3. Turns out, once the CAPTCHA was presented, the attack script was redirected to request a human to solve it. Despite the effort of these scripts to bypass the security tools, this back and forth with scripts and humans expose patterns that are far from what a normal user would do. nudata behavioral security tools detected these threats before it was too late.
The implications of sophisticated ATO
Another problem with these sophisticated, human-looking ATO attacks is the scale. Some banks have been struck with attacks ten times larger than they had previously experienced. As a result, 18 of the top 40 U.S. banks the Aite Group surveyed were in the process of deploying “transformative initiatives” to supplement current digital fraud controls. They reported that 26% of the group were implementing behavioral biometric solutions.
We can’t forget the traumatic effects fraud has on the public. Many consumers consider transactional credit fraud as a regular risk, holding merchants responsible. They are much less forgiving when their bank accounts are breached. Smaller banks may take up to six weeks to solve account-level fraud, often costing them a valuable customer relationship and overall damage to their brand.
How to protect your FI from evolving ATO
Just as a password was mandatory some decades ago, today, behavioral tools are a requirement to protect accounts from the highly-evolved account takeover attacks we’ve covered in this article.
These tools don’t replace device-based or bot-detection tools; in fact, they can complement them by sharing information across to make each tool more effective. In the end, ATO attacks also share common weaknesses: they are still machines behaving like machines.

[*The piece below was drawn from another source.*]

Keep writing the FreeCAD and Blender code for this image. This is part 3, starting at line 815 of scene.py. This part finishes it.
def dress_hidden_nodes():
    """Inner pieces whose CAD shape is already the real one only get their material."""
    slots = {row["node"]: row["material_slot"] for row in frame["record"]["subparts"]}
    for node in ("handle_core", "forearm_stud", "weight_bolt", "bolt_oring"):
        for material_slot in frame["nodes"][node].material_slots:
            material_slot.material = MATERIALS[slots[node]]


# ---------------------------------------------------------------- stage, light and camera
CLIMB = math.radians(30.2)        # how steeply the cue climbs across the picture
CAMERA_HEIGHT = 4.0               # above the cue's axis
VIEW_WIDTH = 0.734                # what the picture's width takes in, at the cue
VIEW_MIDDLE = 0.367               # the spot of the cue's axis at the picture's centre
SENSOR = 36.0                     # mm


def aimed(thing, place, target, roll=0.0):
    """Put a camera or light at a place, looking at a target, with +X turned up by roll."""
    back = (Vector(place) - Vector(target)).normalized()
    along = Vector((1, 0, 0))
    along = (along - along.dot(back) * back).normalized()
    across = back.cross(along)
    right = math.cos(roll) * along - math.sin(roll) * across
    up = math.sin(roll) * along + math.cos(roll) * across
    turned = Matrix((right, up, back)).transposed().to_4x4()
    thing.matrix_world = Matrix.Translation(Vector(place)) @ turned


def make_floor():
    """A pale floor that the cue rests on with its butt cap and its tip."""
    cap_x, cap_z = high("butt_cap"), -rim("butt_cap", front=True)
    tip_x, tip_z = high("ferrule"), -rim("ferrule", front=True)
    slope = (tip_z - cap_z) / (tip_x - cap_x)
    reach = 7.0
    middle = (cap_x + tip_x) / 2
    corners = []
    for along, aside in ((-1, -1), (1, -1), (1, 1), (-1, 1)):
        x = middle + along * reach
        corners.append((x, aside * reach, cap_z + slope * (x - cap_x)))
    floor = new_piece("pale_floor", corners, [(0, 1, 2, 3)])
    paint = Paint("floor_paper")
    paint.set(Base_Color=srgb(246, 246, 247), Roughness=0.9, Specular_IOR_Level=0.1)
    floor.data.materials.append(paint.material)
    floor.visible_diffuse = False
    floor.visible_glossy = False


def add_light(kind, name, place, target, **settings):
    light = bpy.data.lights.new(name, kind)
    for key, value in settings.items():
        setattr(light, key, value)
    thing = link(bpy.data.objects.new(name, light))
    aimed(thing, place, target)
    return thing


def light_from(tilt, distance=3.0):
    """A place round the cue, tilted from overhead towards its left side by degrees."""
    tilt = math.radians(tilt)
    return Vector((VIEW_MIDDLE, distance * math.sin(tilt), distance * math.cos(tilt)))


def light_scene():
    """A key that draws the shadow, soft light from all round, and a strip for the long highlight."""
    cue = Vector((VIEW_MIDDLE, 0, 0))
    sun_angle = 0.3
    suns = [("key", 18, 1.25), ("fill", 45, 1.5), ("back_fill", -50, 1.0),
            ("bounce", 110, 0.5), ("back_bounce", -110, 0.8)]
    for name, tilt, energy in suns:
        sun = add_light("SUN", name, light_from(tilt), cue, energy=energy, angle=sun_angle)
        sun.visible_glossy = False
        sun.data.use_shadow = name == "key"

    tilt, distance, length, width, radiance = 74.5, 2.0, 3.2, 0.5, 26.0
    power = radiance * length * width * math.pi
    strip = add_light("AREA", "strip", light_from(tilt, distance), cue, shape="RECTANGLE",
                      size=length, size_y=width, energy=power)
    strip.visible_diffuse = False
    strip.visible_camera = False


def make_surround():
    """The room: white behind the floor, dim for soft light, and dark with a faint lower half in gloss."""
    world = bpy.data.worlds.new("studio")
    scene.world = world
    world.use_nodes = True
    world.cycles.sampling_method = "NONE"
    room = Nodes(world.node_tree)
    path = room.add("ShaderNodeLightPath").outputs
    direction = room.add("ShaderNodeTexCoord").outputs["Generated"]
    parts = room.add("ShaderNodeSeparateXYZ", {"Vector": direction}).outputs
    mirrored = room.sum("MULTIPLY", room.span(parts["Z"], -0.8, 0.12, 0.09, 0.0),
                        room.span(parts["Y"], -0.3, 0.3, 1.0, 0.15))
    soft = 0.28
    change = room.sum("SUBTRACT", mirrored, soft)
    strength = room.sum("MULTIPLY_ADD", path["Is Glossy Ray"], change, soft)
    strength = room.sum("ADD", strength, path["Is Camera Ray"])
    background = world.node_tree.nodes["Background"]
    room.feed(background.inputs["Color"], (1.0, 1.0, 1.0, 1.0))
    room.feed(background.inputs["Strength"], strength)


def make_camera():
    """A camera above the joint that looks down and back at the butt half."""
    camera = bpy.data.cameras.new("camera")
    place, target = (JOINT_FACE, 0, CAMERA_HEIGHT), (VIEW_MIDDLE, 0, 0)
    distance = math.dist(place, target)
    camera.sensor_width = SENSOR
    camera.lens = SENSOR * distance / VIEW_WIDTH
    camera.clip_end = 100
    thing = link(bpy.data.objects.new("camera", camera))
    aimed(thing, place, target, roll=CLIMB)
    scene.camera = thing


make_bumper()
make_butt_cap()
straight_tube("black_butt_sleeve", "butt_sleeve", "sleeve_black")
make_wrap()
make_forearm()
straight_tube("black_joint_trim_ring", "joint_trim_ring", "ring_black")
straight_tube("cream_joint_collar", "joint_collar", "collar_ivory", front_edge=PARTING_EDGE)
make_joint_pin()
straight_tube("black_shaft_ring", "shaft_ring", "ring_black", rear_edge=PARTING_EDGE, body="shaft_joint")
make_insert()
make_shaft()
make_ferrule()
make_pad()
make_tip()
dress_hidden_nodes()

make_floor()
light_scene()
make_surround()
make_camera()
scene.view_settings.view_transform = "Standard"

Behavioral tools are trained to find anomalies when what seems to be a human is not quite so.
Another way to increase security is by educating your customers about good password and username hygiene. While this seems very simple, Fooshée writes that banks often focus more on revenue-generating conversations and don’t consider the impact of “the termination of thousands of client relationships in the span of just a few weeks. This recent trend has served as a wake-up call to some and a reminder to many of the compelling return on the relatively small investment of proactively training clients on good security hygiene.” Yet less than half of the bankers he surveyed have a formal program to communicate with their customers about security.